Your peace is worth guarding.
5. The
Daily Deposit
We’ve talked
about big ideas—your garden, the pause, learning from mistakes, guarding your
fortress. But you and I might wonder, how do these ideas become real in our
daily life? How do they stop being just thoughts and start being our natural
way of living?
The answer
isn’t one big change. The answer is in very small steps. I like to call these
steps your Daily Deposit.
Think of
your inner strength like building a strong house. You can’t build the whole
house in one day. You build it brick by brick. Each small, good thing you do
for your mind is like adding one brick. Alone, it seems tiny. But when you add
one brick every day, you slowly build a place you can live in safely. A place
that can’t be shaken easily.
This is how
we make our mindset strong. Not by waiting for a perfect, easy week. But by
doing tiny things today, and tomorrow, and the next day.
So, what do
these tiny deposits look like? They’re simple. So simple that we often think
they don’t matter. But they’re the most important part.
First,
move your body just a little. I don’t mean a hard workout. I mean, take a short walk.

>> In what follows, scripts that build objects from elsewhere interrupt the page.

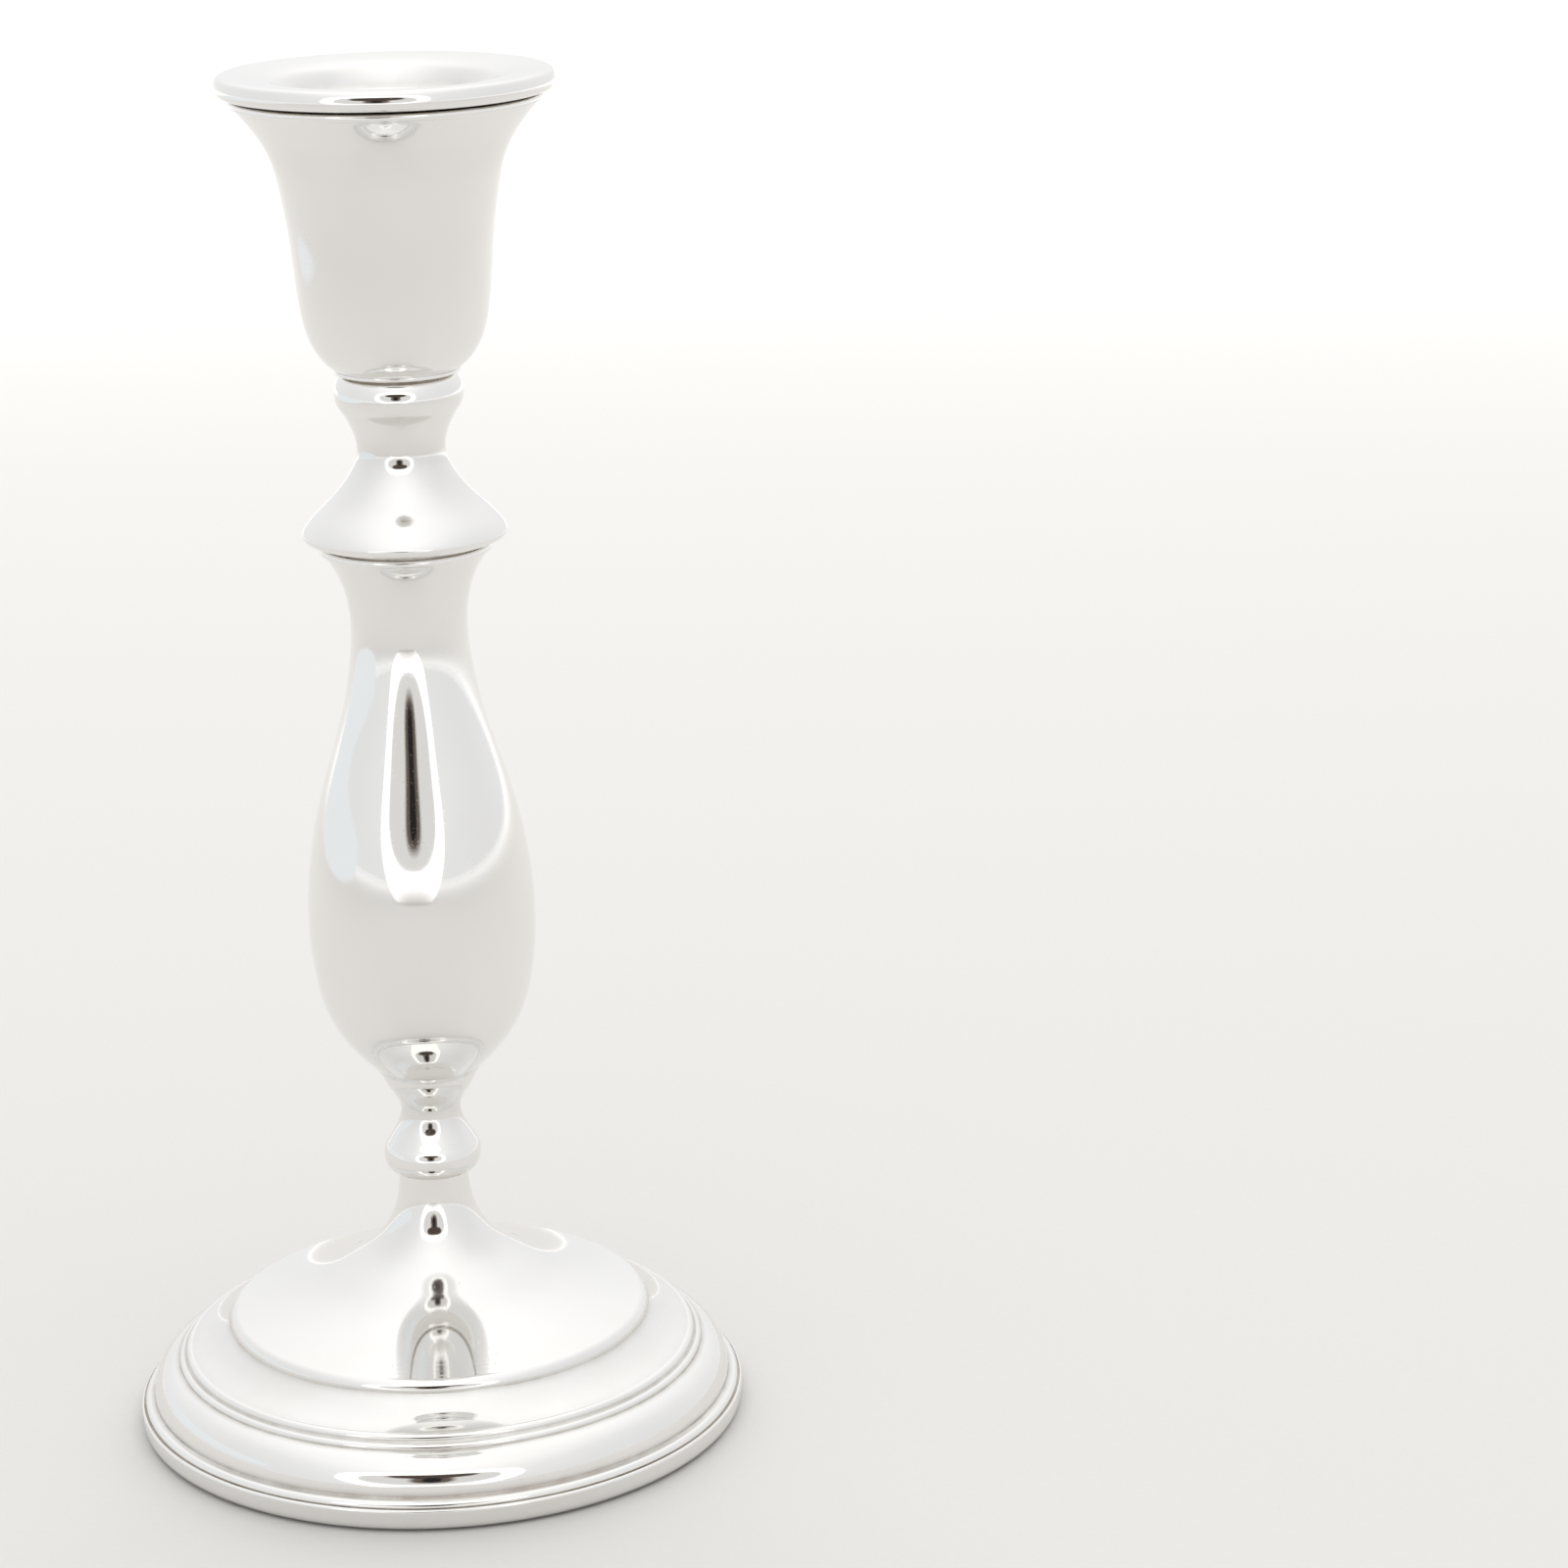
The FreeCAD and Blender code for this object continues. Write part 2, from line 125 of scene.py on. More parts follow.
def bead_outline(controls, top_z, bulge):
    """Wire round the mouth of a shell: its round outer side, and the corners that close it inside."""
    outer_end, inner_end = controls[0], inset(controls)[0]
    crown_r = outer_end[0] + 0.2
    crown = arc(outer_end, (outer_end[0] + bulge, (outer_end[1] + top_z) / 2), (crown_r, top_z), 14)
    return crown, [(inner_end[0] + 0.2, top_z), inner_end]


# Turning an outline into a mesh ------------------------------------------------------------------
SAME_POINT = 1e-4                      # points nearer than this are one
ON_AXIS = 1e-6
SHARP_CORNER = math.radians(14)        # a corner that turns more than this is rounded off
LONG_EDGE = 1.0                        # an edge longer than this is divided
EDGE_LOOP = 0.2                        # distance from its ends of the first and last division
FULL_CREASE = math.radians(50)         # a corner that turns inwards by this or more is a full crease
WIDE_R = 15.0                          # from this radius out, a piece is as far out of true as it gets


def enclosed(points):
    """Area inside a closed outline, above 0 if it runs anticlockwise."""
    after = np.roll(points, -1, axis=0)
    return 0.5 * float(np.sum(points[:, 0] * after[:, 1] - after[:, 0] * points[:, 1]))


def eased(outline, marks, radius, step):
    """A closed outline with its corners rounded off and its long stretches divided.

    marks has one entry for each edge, and is carried along with the edges that come from it."""
    n = len(outline)
    pts = np.array(outline, float)
    edge = np.roll(pts, -1, axis=0) - pts
    length = np.linalg.norm(edge, axis=1)
    unit = edge / length[:, None]
    made, made_marks = [], []
    for i in range(n):
        before, after = unit[i - 1], unit[i]
        turn = math.acos(max(-1.0, min(1.0, float(before @ after))))
        if turn < SHARP_CORNER or pts[i][0] < ON_AXIS:
            made.append(pts[i])
            made_marks.append(marks[i])
            continue
        d = min(radius, 0.45 * length[i - 1], 0.45 * length[i])
        a, b = pts[i] - d * before, pts[i] + d * after
        for t in (0, 0.25, 0.5, 0.75, 1):
            made.append((1 - t) ** 2 * a + 2 * t * (1 - t) * pts[i] + t**2 * b)
            made_marks.append(marks[i - 1] if t < 0.5 else marks[i])
    points, kept = [], []
    for i, p in enumerate(made):
        q = made[(i + 1) % len(made)]
        span = float(np.linalg.norm(q - p))
        stops = [0.0]
        if span > LONG_EDGE:
            near = EDGE_LOOP / span
            inner = max(1, math.ceil((span - 2 * EDGE_LOOP) / step))
            stops += [near + (1 - 2 * near) * k / inner for k in range(inner + 1)]
        for t in stops:
            points.append(p + (q - p) * t)
            kept.append(made_marks[i])
    return np.array(points), kept


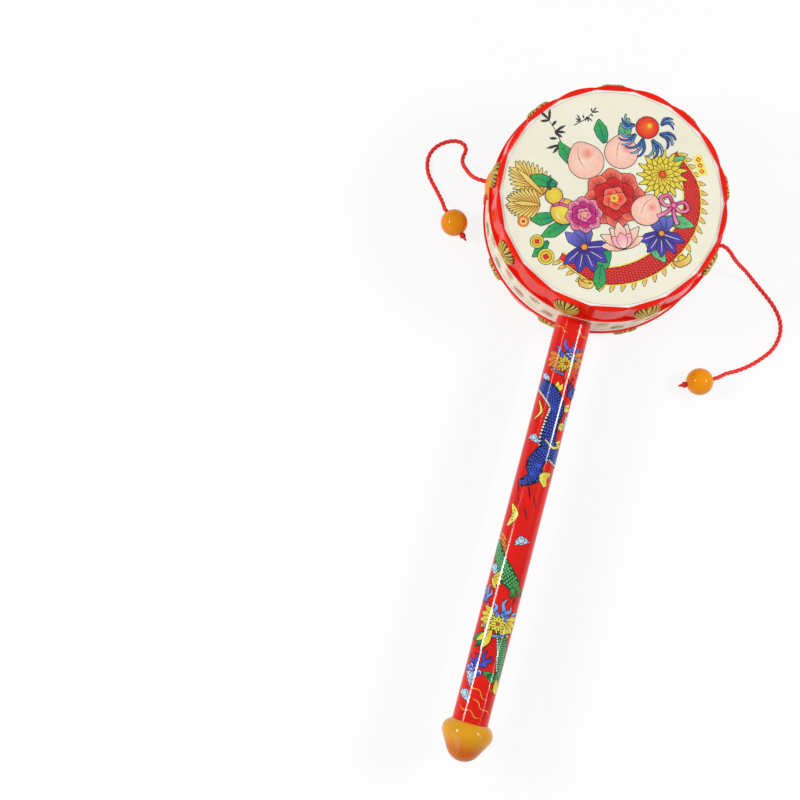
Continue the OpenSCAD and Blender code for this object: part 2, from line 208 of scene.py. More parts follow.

Stretch for two minutes when you wake up. Stand up from your chair and take three
deep breaths. This tells your body, “We are okay.” It breaks the cycle of worry
that sits in your muscles.
Second,
find one minute of quiet. Your brain hears noise all day long. The news, the phone, the
conversations. A powerful deposit is to just stop. Sit and listen to nothing.
Set a timer for one minute if you need to. Just be with yourself. This is like
giving your mind a glass of cool water. It’s a small pause that fills you up.
Third,
feed your mind one good thought. Read one paragraph from a book you like. Listen to a
song that calms you. Put a good quote where you can see it. Choose to put
something helpful into your head, instead of just taking in whatever is
loudest. This is how you plant good seeds in your garden.
Fourth,
write down one thing that was okay. Our brains are wired to remember what went wrong. We
have to teach them to see what was right. At the end of the day, think of one
small thing that wasn’t a problem. The warm sun. A completed task. A friendly
smile. Write it down or just say it in your head. This trains you to see the
good that’s already there.
I’ll be
honest. Some days, I don’t want to do any of this. I feel too tired or too
busy. On those days, I make the deposit even smaller. One stretch. Thirty
seconds of quiet. One deep breath. It still counts.
Your
mission, and mine, isn’t to be perfect. It’s to be consistent. Don’t try to do
all four things tomorrow. That’s too much. Just pick one. One small deposit.
Which one
will you choose? The one-minute quiet time? The short walk? Pick the one that
feels easiest. Start there. Do it tomorrow. Then do it the next day.
We’re
building our unshakeable foundation together, one small brick at a time. Your peace is worth this small
daily investment. Start building today.
Final
Thoughts
We started
with a feeling I know well, and maybe you do, too—that sudden drop in your
stomach when things go wrong. It’s that moment your calm day turns shaky. We
asked a simple question: what if it didn’t have to be this way? What if you
could find your solid ground, no matter what happens around you?
That’s what
we’ve been talking about. This isn’t about becoming a perfect, unfeeling rock.
It’s about becoming flexible and strong, like a tree that bends in the wind but
doesn’t break. Let’s look back at the path we walked.
First, we
changed how we see our own minds. We moved from fighting our thoughts to
tending them like a garden. You are not a soldier on a battlefield. You are a
gardener. Your job is to water the good plants—the calm and kind thoughts—and
just notice the weeds without giving them all your attention.
Next, we
found power in a simple move: the pause. Between something upsetting and your
reaction, there’s a tiny space. In that space, you can take one breath. That
breath is your superpower. It gives you back control. You stop being a person
who just reacts and become a person who can choose a response.
Then, we
took the fear out of failure. We decided to see mistakes not as proof we’re
wrong, but as lessons that help us grow. You’re not a judge handing down a life
sentence. You’re a student, always learning. Every stumble teaches you how to
walk better.
We also
looked at the world around us. You are the guardian of your own peace. The
people you talk to, the things you watch, and the way you talk to
yourself—these either build you up or wear you down. You get to choose what you
let in. Protecting your peace isn’t selfish; it’s necessary.
Finally, we
talked about the small, daily work. You build an unshakeable mind the way you
build anything strong: brick by brick. One short walk, one minute of quiet, one
good thought—these tiny deposits add up. They create a savings account of calm
you can draw from on a hard day.
So, where
does this leave you and me? It leaves us with a practical plan, not just a nice
idea. This is your toolkit. You don’t need to use all the tools at once. Start
with one. Maybe today, you just practice the pause. Tomorrow, you might gently
pull one weed from your garden.
Some days
will be easier than others. I have days I forget all of this, too. That’s okay.
This isn’t about being perfect. It’s about coming back, again and again, to
these simple practices.
You
aren’t trying to become rigid and unmoving. You’re growing deep roots so you
can bend without breaking. Your steady, calm center is already inside you. It’s waiting for
you to trust it, to build it, and to return to it.
This is your
journey. I’m walking my own path right beside you. Start small, be kind to
yourself, and take that first step. Your unshakeable mind isn’t a distant
dream—it’s built one simple choice at a time, starting today.